Direction
Repeat, please, only the lines from the top of the data down to the line with "floor at Z = 0."; include both of those lines.
^^^^^^^^^^^^^^^^
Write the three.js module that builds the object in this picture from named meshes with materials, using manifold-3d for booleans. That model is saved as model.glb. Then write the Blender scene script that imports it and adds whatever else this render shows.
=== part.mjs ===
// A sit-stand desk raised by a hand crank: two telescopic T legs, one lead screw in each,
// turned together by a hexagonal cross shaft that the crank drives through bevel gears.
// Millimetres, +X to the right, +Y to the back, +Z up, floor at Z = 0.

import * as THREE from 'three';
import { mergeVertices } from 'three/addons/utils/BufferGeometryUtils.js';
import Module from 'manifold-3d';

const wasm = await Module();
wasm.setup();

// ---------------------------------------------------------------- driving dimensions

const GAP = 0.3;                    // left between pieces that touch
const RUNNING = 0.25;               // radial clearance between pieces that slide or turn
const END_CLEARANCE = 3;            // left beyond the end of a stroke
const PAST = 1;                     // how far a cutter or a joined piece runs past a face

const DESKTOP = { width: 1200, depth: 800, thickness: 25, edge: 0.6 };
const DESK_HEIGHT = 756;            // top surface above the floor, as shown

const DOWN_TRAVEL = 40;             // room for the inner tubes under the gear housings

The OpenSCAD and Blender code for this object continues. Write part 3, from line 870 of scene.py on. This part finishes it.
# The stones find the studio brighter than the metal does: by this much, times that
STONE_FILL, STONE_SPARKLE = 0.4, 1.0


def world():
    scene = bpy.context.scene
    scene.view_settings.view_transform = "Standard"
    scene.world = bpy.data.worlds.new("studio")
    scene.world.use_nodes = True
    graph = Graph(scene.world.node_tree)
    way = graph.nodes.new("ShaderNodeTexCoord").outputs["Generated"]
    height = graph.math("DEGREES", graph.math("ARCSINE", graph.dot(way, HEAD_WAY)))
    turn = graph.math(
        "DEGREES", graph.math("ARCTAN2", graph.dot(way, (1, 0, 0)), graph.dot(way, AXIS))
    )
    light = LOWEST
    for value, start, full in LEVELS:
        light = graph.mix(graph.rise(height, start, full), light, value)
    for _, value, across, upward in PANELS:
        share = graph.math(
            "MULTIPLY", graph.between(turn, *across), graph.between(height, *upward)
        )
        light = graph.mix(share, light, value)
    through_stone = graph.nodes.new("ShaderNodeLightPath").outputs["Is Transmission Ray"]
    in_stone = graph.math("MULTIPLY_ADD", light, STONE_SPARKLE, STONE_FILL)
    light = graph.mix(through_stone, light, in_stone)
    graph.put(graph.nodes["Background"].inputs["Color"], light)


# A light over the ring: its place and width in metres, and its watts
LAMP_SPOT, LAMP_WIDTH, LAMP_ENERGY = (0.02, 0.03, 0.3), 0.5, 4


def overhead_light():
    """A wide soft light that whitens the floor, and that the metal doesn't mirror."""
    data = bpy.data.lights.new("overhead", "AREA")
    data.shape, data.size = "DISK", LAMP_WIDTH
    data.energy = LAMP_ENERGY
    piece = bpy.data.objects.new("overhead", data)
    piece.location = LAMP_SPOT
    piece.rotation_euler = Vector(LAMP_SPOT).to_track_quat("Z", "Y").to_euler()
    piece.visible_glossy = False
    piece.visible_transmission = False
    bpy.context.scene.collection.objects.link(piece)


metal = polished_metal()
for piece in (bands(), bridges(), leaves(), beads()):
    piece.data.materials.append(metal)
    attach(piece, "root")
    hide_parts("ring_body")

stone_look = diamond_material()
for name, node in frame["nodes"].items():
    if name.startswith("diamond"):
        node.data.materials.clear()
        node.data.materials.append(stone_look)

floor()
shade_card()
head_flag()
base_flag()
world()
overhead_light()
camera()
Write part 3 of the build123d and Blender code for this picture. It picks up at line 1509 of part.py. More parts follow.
^^^^^^^^^^^^^^^^
Answer to this problem
Write the three.js module that builds the object in this picture from named meshes with materials, using manifold-3d for booleans. That model is saved as model.glb. Then write the Blender scene script that imports it and adds whatever else this render shows.
=== part.mjs ===
// A sit-stand desk raised by a hand crank: two telescopic T legs, one lead screw in each,
// turned together by a hexagonal cross shaft that the crank drives through bevel gears.
// Millimetres, +X to the right, +Y to the back, +Z up, floor at Z = 0.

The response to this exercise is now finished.